_Task to carry out:_ Return the lines exactly as they stand, from the first of the material through the line containing "a closed mesh.".

_Supplied records:_
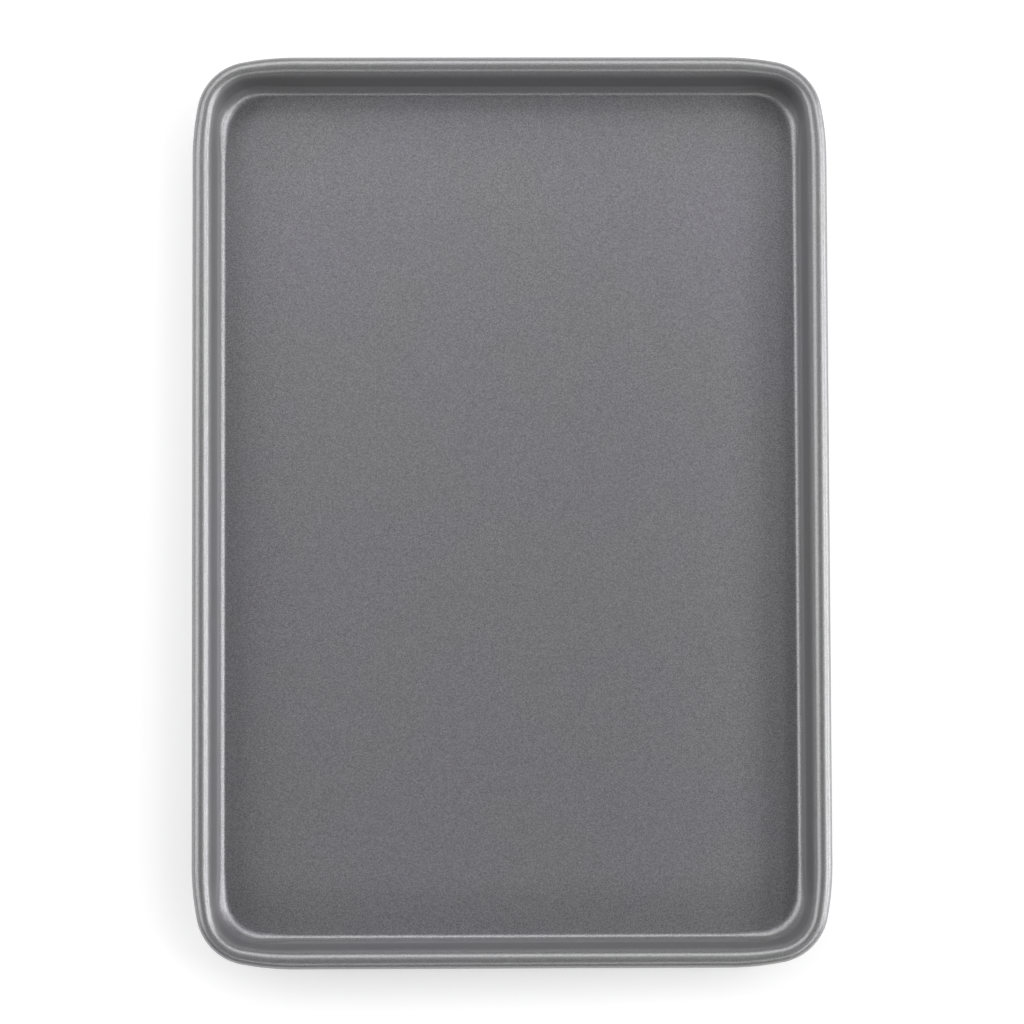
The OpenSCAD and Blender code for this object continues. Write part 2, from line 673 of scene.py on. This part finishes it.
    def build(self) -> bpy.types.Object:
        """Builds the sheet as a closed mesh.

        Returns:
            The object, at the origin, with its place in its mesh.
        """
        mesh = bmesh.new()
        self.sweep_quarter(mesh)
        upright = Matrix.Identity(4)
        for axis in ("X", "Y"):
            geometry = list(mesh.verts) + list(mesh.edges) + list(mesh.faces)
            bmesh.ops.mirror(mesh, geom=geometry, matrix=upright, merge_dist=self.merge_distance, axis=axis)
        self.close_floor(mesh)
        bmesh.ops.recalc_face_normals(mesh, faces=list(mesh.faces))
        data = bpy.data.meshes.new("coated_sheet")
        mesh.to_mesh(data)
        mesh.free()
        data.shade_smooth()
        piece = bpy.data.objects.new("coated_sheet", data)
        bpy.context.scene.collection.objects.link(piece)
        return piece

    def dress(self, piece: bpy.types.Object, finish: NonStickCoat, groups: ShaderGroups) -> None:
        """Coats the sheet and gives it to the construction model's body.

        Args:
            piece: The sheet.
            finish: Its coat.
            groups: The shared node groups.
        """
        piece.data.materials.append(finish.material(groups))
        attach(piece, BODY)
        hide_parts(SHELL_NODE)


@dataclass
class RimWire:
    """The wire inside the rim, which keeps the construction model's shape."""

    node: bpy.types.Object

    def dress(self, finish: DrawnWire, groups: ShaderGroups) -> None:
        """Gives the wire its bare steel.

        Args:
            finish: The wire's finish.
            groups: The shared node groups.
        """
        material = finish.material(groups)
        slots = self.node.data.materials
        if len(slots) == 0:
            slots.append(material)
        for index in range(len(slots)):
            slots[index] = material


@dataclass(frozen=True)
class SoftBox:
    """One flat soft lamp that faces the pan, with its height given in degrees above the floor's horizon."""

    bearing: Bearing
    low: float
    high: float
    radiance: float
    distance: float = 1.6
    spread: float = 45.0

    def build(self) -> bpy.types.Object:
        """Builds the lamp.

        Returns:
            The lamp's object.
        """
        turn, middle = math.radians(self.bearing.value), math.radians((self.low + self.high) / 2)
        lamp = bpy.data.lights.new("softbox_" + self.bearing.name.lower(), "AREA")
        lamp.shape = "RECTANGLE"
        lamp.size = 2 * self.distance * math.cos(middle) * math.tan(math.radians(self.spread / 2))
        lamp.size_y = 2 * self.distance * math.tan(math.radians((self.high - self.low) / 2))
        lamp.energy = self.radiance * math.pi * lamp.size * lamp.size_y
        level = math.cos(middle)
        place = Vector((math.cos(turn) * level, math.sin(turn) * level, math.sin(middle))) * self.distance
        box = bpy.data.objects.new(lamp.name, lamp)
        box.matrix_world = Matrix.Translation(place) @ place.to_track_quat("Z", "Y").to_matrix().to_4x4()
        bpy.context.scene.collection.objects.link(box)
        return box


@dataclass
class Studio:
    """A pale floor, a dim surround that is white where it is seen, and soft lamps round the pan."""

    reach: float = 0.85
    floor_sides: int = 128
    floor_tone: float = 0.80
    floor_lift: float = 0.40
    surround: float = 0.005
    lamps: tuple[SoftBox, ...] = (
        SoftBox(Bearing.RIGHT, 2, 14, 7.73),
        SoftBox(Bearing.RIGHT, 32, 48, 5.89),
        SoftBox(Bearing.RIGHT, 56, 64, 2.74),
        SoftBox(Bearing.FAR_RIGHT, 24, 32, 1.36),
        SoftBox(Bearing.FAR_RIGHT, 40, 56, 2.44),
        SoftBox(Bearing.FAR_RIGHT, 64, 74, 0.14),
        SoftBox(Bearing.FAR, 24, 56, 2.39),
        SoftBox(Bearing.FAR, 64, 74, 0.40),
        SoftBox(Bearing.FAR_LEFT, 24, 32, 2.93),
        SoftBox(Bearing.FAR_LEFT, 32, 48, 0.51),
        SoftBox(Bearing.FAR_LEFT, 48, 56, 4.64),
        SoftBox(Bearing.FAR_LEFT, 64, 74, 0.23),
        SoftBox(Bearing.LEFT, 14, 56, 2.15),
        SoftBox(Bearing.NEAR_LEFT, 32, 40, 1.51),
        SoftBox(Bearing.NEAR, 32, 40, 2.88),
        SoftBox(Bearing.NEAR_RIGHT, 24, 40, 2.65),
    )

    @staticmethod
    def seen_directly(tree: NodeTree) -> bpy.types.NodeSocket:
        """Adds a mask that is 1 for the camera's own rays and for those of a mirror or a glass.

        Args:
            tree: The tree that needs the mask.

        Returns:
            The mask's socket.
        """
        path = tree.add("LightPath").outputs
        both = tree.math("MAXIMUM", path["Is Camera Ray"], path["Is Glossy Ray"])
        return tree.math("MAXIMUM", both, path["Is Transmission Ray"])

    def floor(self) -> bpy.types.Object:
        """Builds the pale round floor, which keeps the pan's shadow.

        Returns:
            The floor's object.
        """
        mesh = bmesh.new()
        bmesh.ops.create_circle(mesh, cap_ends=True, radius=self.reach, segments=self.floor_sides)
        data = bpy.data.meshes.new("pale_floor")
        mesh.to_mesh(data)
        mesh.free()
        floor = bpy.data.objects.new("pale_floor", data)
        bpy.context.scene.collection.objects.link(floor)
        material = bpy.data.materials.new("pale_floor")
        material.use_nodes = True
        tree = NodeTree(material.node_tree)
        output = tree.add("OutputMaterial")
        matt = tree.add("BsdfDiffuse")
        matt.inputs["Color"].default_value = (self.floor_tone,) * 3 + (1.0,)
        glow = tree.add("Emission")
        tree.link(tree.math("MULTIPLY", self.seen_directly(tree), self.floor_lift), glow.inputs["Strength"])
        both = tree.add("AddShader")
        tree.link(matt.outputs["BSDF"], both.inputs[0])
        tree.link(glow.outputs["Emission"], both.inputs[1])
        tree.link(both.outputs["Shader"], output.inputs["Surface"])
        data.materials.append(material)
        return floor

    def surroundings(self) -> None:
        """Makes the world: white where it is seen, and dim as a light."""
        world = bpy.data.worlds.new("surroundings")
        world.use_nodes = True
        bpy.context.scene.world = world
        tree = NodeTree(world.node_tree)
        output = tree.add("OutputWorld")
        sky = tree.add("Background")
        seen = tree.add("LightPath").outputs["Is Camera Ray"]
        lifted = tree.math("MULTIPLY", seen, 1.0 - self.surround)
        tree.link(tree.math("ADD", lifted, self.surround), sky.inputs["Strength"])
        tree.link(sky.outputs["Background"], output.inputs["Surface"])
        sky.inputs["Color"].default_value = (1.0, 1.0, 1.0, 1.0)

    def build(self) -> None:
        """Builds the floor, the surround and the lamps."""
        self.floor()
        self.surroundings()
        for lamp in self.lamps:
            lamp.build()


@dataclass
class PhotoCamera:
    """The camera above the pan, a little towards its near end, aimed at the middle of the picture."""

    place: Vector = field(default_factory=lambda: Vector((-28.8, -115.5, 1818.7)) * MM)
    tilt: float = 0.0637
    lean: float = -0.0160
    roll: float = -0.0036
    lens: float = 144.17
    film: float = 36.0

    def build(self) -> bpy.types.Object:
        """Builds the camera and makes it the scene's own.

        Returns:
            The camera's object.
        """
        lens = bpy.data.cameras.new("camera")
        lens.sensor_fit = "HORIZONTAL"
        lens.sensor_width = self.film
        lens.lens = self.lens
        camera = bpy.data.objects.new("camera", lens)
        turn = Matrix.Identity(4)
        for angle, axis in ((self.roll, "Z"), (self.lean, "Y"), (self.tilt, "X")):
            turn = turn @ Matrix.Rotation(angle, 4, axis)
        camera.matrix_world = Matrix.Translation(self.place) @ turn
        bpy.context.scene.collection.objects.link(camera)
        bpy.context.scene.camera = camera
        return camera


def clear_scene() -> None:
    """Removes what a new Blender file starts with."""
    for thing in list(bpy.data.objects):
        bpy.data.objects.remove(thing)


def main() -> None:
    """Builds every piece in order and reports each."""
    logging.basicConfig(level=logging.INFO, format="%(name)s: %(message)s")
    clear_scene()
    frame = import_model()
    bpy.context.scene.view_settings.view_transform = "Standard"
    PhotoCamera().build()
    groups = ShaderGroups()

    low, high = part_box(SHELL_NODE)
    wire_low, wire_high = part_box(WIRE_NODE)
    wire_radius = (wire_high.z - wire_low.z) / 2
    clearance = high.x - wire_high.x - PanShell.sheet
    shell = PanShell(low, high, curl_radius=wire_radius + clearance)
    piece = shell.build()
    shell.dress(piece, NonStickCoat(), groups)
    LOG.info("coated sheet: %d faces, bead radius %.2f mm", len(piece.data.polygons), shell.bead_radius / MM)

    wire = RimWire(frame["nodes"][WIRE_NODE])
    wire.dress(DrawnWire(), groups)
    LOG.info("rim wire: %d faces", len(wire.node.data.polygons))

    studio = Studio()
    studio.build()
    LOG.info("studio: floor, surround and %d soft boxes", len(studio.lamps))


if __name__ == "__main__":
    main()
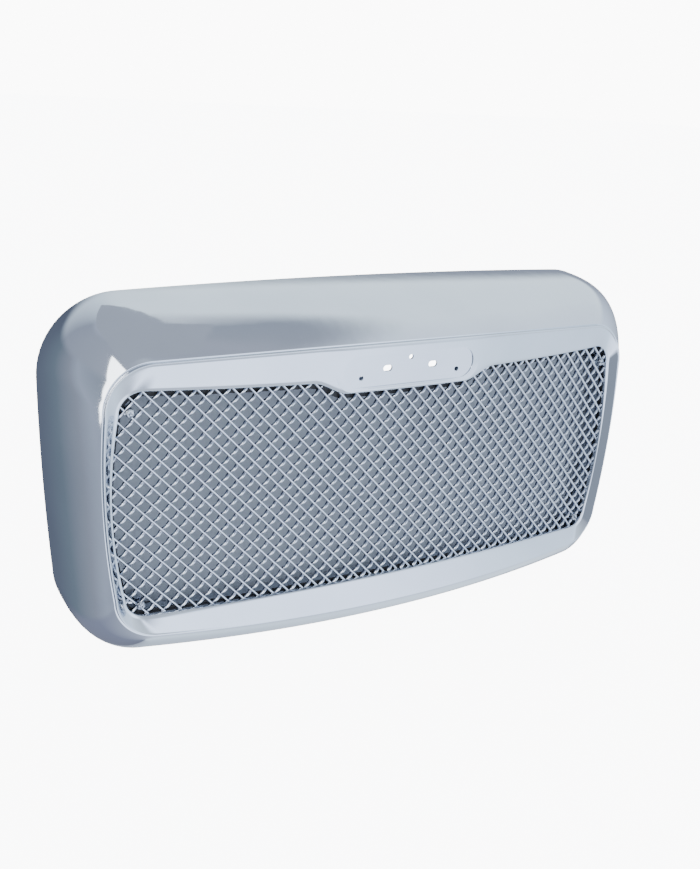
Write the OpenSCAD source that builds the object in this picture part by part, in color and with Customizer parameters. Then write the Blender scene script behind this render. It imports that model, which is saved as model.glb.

_Solution:_
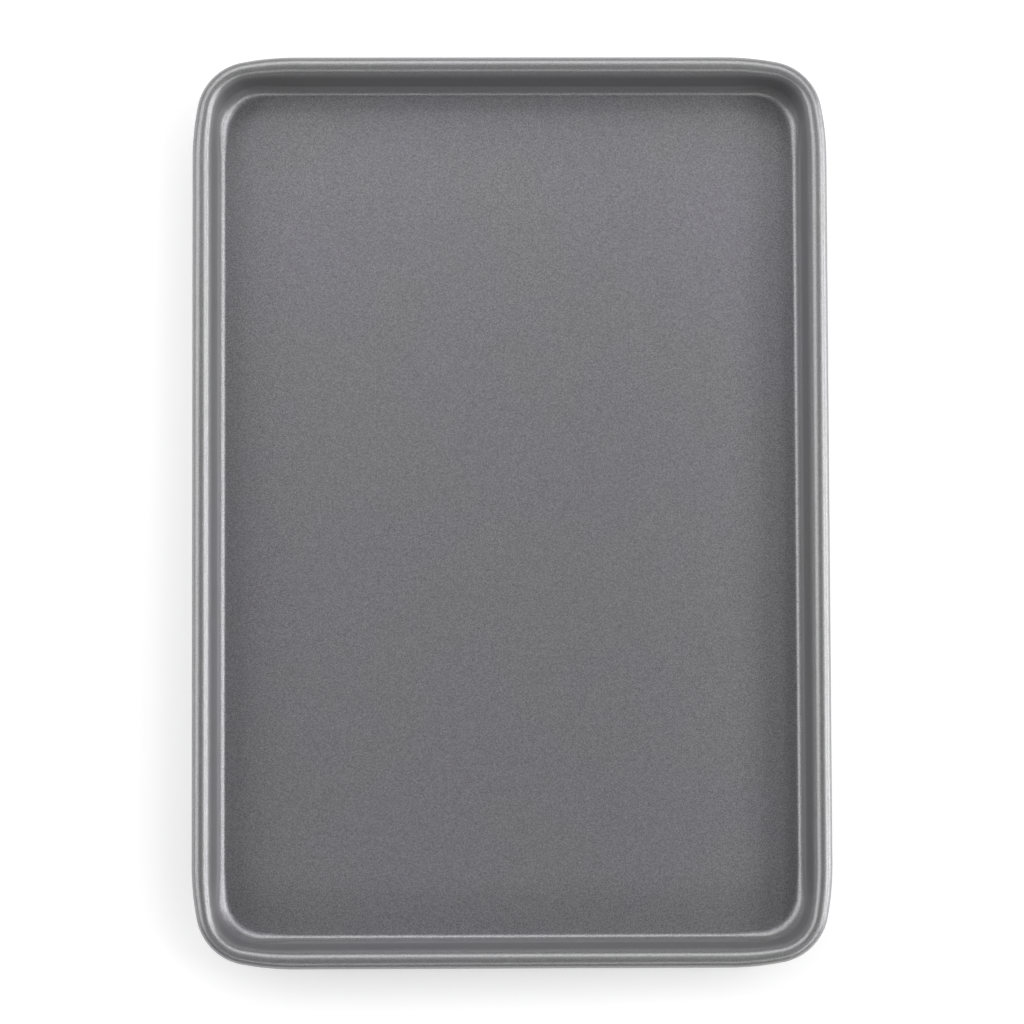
The OpenSCAD and Blender code for this object continues. Write part 2, from line 673 of scene.py on. This part finishes it.
    def build(self) -> bpy.types.Object:
        """Builds the sheet as a closed mesh.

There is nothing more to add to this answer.